### Your instructions
Return the lines from the one that contains "stopper, one solid" through the one that contains "for node in", both included, exactly as written and with nothing added.

:: Available data ::

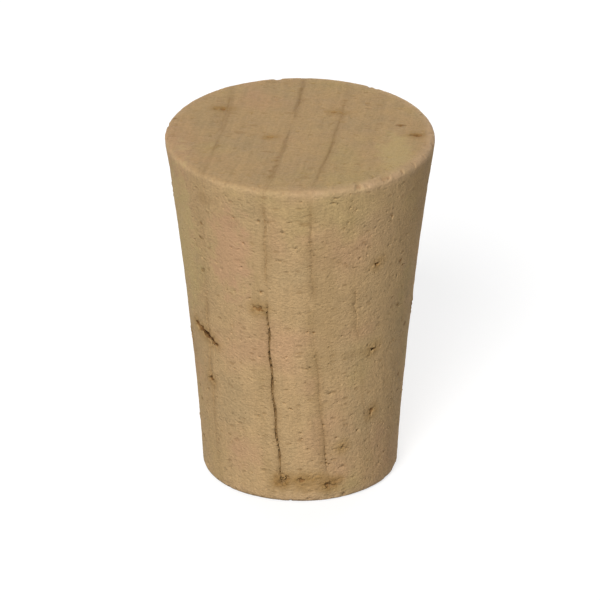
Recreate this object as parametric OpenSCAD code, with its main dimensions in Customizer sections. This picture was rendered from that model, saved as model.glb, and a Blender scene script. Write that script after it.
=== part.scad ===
// Tapered stopper cut in one piece from natural cork bark. It stands on its small end.
// The origin is the centre of the small end, and Z runs along the stopper.
// X runs outwards through the bark, across its growth rings. Its breathing channels, the lenticels,
// run that way too: they open as pits on the two X sides, as slots on the flanks between them, and
// as short stripes on the wide end.

/* [Stopper] */
// Diameter of the wide end
wide_d = 18; // [14:0.1:26]
// Diameter of the small end
small_d = 12.9; // [9:0.1:13.5]
// Length from end to end
length = 24.2; // [18:0.1:36]
// How far the side hollows in, half way up, from a straight taper
hollow = 0.25; // [0:0.01:0.45]
// Radius that the wide end's rim is worn to
wide_rim_r = 0.4; // [0.1:0.05:0.9]
// Radius that the small end's rim is worn to
small_rim_r = 0.35; // [0.1:0.05:0.9]

/* [Growth rings] */
// Distance from the middle of the trunk to the stopper's axis
trunk_r = 120; // [60:5:300]
// Thickness of one year's growth
ring_gap = 3.2; // [2.5:0.05:5]
// Distance from the axis to the next ring on the trunk's side
ring_offset = 1.8; // [0.5:0.05:2.4]
// Lean of the rings from the axis, in degrees
ring_lean = 2.4; // [0:0.1:5]
// Width of the fine groove where a ring's edge has shrunk
line_w = 0.14; // [0.06:0.01:0.3]
// Depth of that groove
line_deep = 0.15; // [0.05:0.01:0.4]

/* [Crack] */
// Width of the open crack at its widest
crack_w = 0.24; // [0.1:0.02:0.6]
// Depth of the crack
crack_deep = 0.6; // [0.2:0.05:1.5]
// Height at which the crack starts
crack_low = 1.2; // [0.5:0.1:3]
// Height of the crack from end to end
crack_tall = 13.6; // [6:0.1:14.5]

/* [Lenticels] */
// How many lenticels open on each X side
side_pores = 10; // [0:1:18]
// Mean depth of a side lenticel's pit
pit_deep = 0.9; // [0.3:0.1:2]
// Mean width of a pit's mouth
pit_w = 0.7; // [0.3:0.05:1.4]
// Mean height of a pit's mouth
pit_h = 1.1; // [0.3:0.05:2]
// How many lenticels open on the back flank
back_slots = 6; // [0:1:12]
// Mean length of a slot on the back flank
slot_long = 1.9; // [0.5:0.1:4]
// Mean height of a slot's mouth
slot_h = 0.5; // [0.2:0.05:1]

/* [Hidden] */
$fn = 120;

// Overlap that takes a cut clean through the surface
past = 0.5;
// Steps in the round of a rim, and up the hollow of the side
rim_steps = 5;
side_steps = 8;
// Corners of a lenticel's outline, how far they stray, and the share of it left at the two tips
outline_corners = 11;
ragged = 0.16;
tip_share = 0.3;
// Stations along a ring's groove, the share of its width left at both tips, and how far it strays
line_stations = 9;
line_tip_share = 0.2;
line_stray = 0.09;
// Ends of the stopper's length that scattered lenticels keep clear of, as shares of it
clear_low = 0.08;
clear_high = 0.95;

// Lenticels on the front flank: place as shares of the half width and of the length, then the
// length and height of the mouth, and its slope in degrees
FRONT_SLOTS = [
    [-0.18, 0.08, 1.1, 0.9, 0],
    [0.29, 0.05, 1.0, 0.7, 0],
    [0.06, 0.10, 1.6, 0.3, 4],
    [-0.35, 0.61, 0.8, 0.5, 0],
    [-0.81, 0.47, 1.9, 0.5, -40],
    [-0.81, 0.34, 0.7, 0.6, 0],
    [0.64, 0.45, 1.5, 0.5, 25],
    [0.69, 0.25, 0.5, 0.7, 0],
    [0.63, 0.73, 0.7, 0.4, 0]
];
// Lenticels on the wide end: place as shares of its radius, then length and width of the mouth
END_SLOTS = [
    [0.28, 0.33, 0.8, 0.3],
    [-0.22, -0.06, 0.7, 0.3],
    [0.82, 0.04, 1.1, 0.5],
    [-0.58, 0.40, 1.4, 0.3]
];

// Grooves along the growth rings on the front flank and on the back flank: which ring, counted from
// the one that cracked, then the low and high end as shares of the length
FRONT_LINES = [[-1, 0.22, 0.58], [0, 0.70, 0.94], [1, 0.04, 0.48], [2, 0.14, 0.52]];
BACK_LINES = [[-1, 0.28, 0.60], [0, 0.38, 0.78], [1, 0.06, 0.44], [1, 0.60, 0.92], [2, 0.30, 0.74]];
// Grooves along the growth rings on the wide end: which ring, then the front and back end as shares
// of the end's radius
END_LINES = [[-1, -0.52, 0.30], [0, -0.78, -0.10], [1, -0.60, 0.44], [2, -0.30, 0.62]];

wide_r = wide_d / 2;
small_r = small_d / 2;

// Radius of the side at a height
function side_r(z) =
    small_r + (wide_r - small_r) * z / length - 4 * hollow * z / length * (1 - z / length);

// Outward lean of the side at a height, in degrees
function side_lean(z) =
    atan((wide_r - small_r - 4 * hollow * (1 - 2 * z / length)) / length);

// A value between two others that jumps about evenly as i counts up
function mixed(low, high, i, step, start) =
    let (turn = start + i * step)
    low + (high - low) * (turn - floor(turn));

// Place of a growth ring along X, from its place at the middle of the stopper
function ring_x(x, y, z) = sqrt(pow(trunk_r + x, 2) - y * y) - trunk_r - tan(ring_lean) * (z - length / 2);

// Point on the flank at a share of the half width and of the length, in front (-1) or behind (1)
function flank_point(across, up, face) =
    side_r(up * length) * [across, face * sqrt(1 - across * across), 0] + [0, 0, up * length];

// Points of a round, from one direction in which its surface faces to another
function arc(centre, r, from, to) = [
    for (i = [0 : rim_steps])
        let (a = from + (to - from) * i / rim_steps)
        centre + r * [cos(a), sin(a)]
];

// Point at a depth under the side, at a height
function under_side(z, deep) = [side_r(z) - deep / cos(side_lean(z)), z];

// Points up the side at a depth, between two heights but for the two ends
function up_side(deep, low, high) = [
    for (i = [1 : side_steps - 1])
        under_side(low + (high - low) * i / side_steps, deep)
];

// Half section of the stopper
function half_section() =
    let (low = small_rim_r, high = length - wide_rim_r)
    concat(
        [[0, 0]],
        arc(under_side(low, small_rim_r), small_rim_r, -90, -side_lean(low)),
        up_side(0, low, high),
        arc(under_side(high, wide_rim_r), wide_rim_r, -side_lean(high), 90),
        [[0, length]]
    );

// The smooth stopper
module blank() {
    rotate_extrude() polygon(half_section());
}

// What is left of the stopper when a skin of some depth is taken off it
module core(skin) {
    low = skin;
    high = length - skin;
    rotate_extrude()
        polygon(concat(
            [[0, low], under_side(low, skin)],
            up_side(skin, low, high),
            [under_side(high, skin), [0, high]]
        ));
}

// Outline of a groove that follows a growth ring, from the points of its middle line
function groove_outline(middle, wide) =
    let (
        last = len(middle) - 1,
        half = [for (i = [0 : last])
            wide / 2 * (line_tip_share + (1 - line_tip_share) * sin(180 * i / last))]
    )
    concat(
        [for (i = [0 : last]) middle[i] + [half[i], 0]],
        [for (i = [last : -1 : 0]) middle[i] - [half[i], 0]]
    );

// A groove along a ring on the front flank (-1) or the back one (1), between two heights
module flank_groove(ring, face, low, high, wide, deep) {
    stray = rands(-line_stray, line_stray, line_stations + 1, 10 * ring + 7 * face + high);
    middle = [for (i = [0 : line_stations])
        let (z = low + (high - low) * i / line_stations)
        [ring_x(ring * ring_gap - ring_offset, side_r(z), z) + stray[i], z]];
    difference() {
        translate([0, face > 0 ? wide_r + past : 0, 0])
            rotate([90, 0, 0])
                linear_extrude(height = wide_r + past)
                    polygon(groove_outline(middle, wide));
        core(deep);
    }
}

// A groove along a ring on the wide end, between two distances to the back of the axis
module end_groove(ring, front, back) {
    stray = rands(-line_stray, line_stray, line_stations + 1, 10 * ring + back);
    middle = [for (i = [0 : line_stations])
        let (y = front + (back - front) * i / line_stations)
        [ring_x(ring * ring_gap - ring_offset, y, length) + stray[i], y]];
    translate([0, 0, length - line_deep])
        linear_extrude(height = line_deep + past)
            polygon(groove_outline(middle, line_w));
}

// The crack that opened along one ring, and the fine grooves along the others
module ring_lines() {
    flank_groove(0, -1, crack_low, crack_low + crack_tall, crack_w, crack_deep);
    for (line = FRONT_LINES)
        flank_groove(line[0], -1, line[1] * length, line[2] * length, line_w, line_deep);
    for (line = BACK_LINES)
        flank_groove(line[0], 1, line[1] * length, line[2] * length, line_w, line_deep);
    for (line = END_LINES)
        end_groove(line[0], line[1] * wide_r, line[2] * wide_r);
}

// Ragged oval
module ragged_oval(wide, tall, seed) {
    stray = rands(1 - ragged, 1 + ragged, outline_corners, seed);
    polygon([
        for (i = [0 : outline_corners - 1])
            let (a = 360 * i / outline_corners)
            stray[i] / 2 * [wide * cos(a), tall * sin(a)]
    ]);
}

// A lenticel, a ragged spindle that runs along X and narrows to both tips
module lenticel(place, long, wide, tall, slope, seed) {
    translate(place)
        rotate([0, -slope, 0])
            rotate([90, 0, 90])
                for (half = [0, 1])
                    mirror([0, 0, half])
                        linear_extrude(height = long / 2, scale = tip_share)
                            ragged_oval(wide, tall, seed);
}

module front_lenticels() {
    for (i = [0 : len(FRONT_SLOTS) - 1]) {
        slot = FRONT_SLOTS[i];
        lenticel(flank_point(slot[0], slot[1], -1), slot[2], slot[3], slot[3], slot[4], i);
    }
}

// Slots scattered up the back flank
module back_lenticels() {
    for (i = [0 : 1 : back_slots - 1]) {
        up = clear_low + (clear_high - clear_low) * (i + mixed(0.2, 0.8, i, 0.38, 0.5)) / back_slots;
        across = mixed(-0.6, 0.6, i, 0.62, 0.1);
        size = mixed(0.6, 1.4, i, 0.76, 0.3);
        slope = mixed(-8, 8, i, 0.57, 0.7);
        lenticel(flank_point(across, up, 1), slot_long * size, slot_h, slot_h * size, slope, i);
    }
}

// Pits scattered up one X side, which faces 1 (away from the trunk) or -1 (towards it)
module side_lenticels(face) {
    for (i = [0 : 1 : side_pores - 1]) {
        up = clear_low + (clear_high - clear_low) * (i + mixed(0.1, 0.9, i, 0.38, 0.3 * face)) / side_pores;
        angle = mixed(-14, 50, i, 0.62, 0.45 + 0.2 * face);
        size = 0.55 + pow(mixed(0, 1, i, 0.76, 0.5 + 0.1 * face), 2);
        place = [face * side_r(up * length) * cos(angle), side_r(up * length) * sin(angle), up * length];
        lenticel(place, 2 * pit_deep * size, pit_w * size, pit_h * size, 0, i);
    }
}

// Short stripes where lenticels lie in the wide end's face
module end_lenticels() {
    for (i = [0 : len(END_SLOTS) - 1]) {
        slot = END_SLOTS[i];
        lenticel([slot[0] * wide_r, slot[1] * wide_r, length], slot[2], slot[3], slot[3], 0, i);
    }
}

// The whole stopper, one solid
module stopper() {
    color("burlywood")
        difference() {
            blank();
            ring_lines();
            front_lenticels();
            back_lenticels();
            side_lenticels(1);
            side_lenticels(-1);
            end_lenticels();
        }
}

stopper();
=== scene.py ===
"""A tapered stopper of natural cork, on a pale studio floor.

The stopper is modelled in millimetres, and brought to its real size in metres at the end.
X runs outwards through the bark, across its growth rings, and the lenticels run that way too.
"""
import math

import bpy
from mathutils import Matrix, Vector
from mathutils.bvhtree import BVHTree


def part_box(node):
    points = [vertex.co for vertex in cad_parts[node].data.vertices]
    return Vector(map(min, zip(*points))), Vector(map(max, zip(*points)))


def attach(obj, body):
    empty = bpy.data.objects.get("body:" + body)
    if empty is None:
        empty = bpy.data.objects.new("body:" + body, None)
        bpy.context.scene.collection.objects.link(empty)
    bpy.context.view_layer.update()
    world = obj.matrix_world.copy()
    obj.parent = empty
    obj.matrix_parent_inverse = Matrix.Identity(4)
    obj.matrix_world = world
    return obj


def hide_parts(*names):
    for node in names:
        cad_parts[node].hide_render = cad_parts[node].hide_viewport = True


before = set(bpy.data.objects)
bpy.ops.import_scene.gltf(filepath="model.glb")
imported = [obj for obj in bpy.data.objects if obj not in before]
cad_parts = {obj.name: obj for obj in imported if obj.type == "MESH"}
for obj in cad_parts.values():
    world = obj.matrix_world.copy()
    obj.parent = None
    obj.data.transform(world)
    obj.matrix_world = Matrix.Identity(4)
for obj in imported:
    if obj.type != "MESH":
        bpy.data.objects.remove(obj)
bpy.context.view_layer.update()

# ---------------------------------------------------------------- sizes, in millimetres

MM = 0.001
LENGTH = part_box("stopper")[1].z / MM
WIDE_R = 9.0
SMALL_R = 6.45
HOLLOW = 0.25
WIDE_RIM = 0.42
SMALL_RIM = 0.36
# Corners round the blank, bands up its side, and steps round its rims.
SIDES = 180
BANDS = 12
RIM_STEPS = 5
# Width and height of the waves that the knife leaves.
KNIFE_WIDE = 4.0
KNIFE_HIGH = 0.08
# How near a point is to a height to count as on it.
LEVEL = 0.01

# Radius of the trunk, the places of the growth rings on the axis, and which of them cracked.
TRUNK_R = 120.0
RINGS = (-9.0, -5.3, -0.7, 2.35, 4.9, 8.3)
CRACKED = 2
# How far the rings are turned about the axis, how far they lean from it, and how far they bow out
# towards both ends. The pith is the middle of the trunk.
RING_TURN = math.radians(8.5)
RING_LEAN = math.radians(1.9)
RING_BOW = 0.4
PITH = (-TRUNK_R * math.cos(RING_TURN), TRUNK_R * math.sin(RING_TURN))
# Width of the grooves along the rings, how far they stray, and their depth on the wide end.
LINE_WIDE = 0.15
LINE_STRAY = 0.05
END_LINE_DEEP = 0.05
CRACK_WIDE = 0.17
CRACK_DEEP = 0.22

# A lenticel of the front flank: place as shares of the half width and of the length, then the
# length, depth and height of its mouth, and its slope in degrees.
FRONT_SLOTS = (
    (-0.19, 0.066, 0.9, 0.35, 0.8, 0),
    (0.32, 0.050, 0.9, 0.3, 0.5, 0),
    (0.06, 0.075, 1.4, 0.15, 0.3, 4),
    (-0.35, 0.61, 0.8, 0.35, 0.5, 0),
    (-0.85, 0.47, 2.6, 3.2, 0.5, -26),
    (-0.83, 0.33, 0.6, 0.5, 0.5, 0),
    (0.66, 0.455, 1.3, 0.4, 0.35, 8),
    (0.69, 0.25, 0.5, 0.3, 0.6, 0),
    (0.41, 0.165, 0.5, 0.15, 0.4, 0),
    (0.64, 0.73, 0.7, 0.2, 0.35, 0),
)
# A lenticel of the wide end: place as shares of its radius, then the length and width of its mouth.
END_SLOTS = (
    (0.28, 0.36, 0.8, 0.3),
    (-0.22, -0.06, 0.6, 0.25),
    (0.85, -0.03, 0.9, 0.5),
    (-0.57, 0.43, 1.1, 0.35),
)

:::

### Exercise response
// The whole stopper, one solid
module stopper() {
    color("burlywood")
        difference() {
            blank();
            ring_lines();
            front_lenticels();
            back_lenticels();
            side_lenticels(1);
            side_lenticels(-1);
            end_lenticels();
        }
}

stopper();
=== scene.py ===
"""A tapered stopper of natural cork, on a pale studio floor.

The stopper is modelled in millimetres, and brought to its real size in metres at the end.
X runs outwards through the bark, across its growth rings, and the lenticels run that way too.
"""
import math

import bpy
from mathutils import Matrix, Vector
from mathutils.bvhtree import BVHTree


def part_box(node):
    points = [vertex.co for vertex in cad_parts[node].data.vertices]
    return Vector(map(min, zip(*points))), Vector(map(max, zip(*points)))


def attach(obj, body):
    empty = bpy.data.objects.get("body:" + body)
    if empty is None:
        empty = bpy.data.objects.new("body:" + body, None)
        bpy.context.scene.collection.objects.link(empty)
    bpy.context.view_layer.update()
    world = obj.matrix_world.copy()
    obj.parent = empty
    obj.matrix_parent_inverse = Matrix.Identity(4)
    obj.matrix_world = world
    return obj


def hide_parts(*names):
    for node in names:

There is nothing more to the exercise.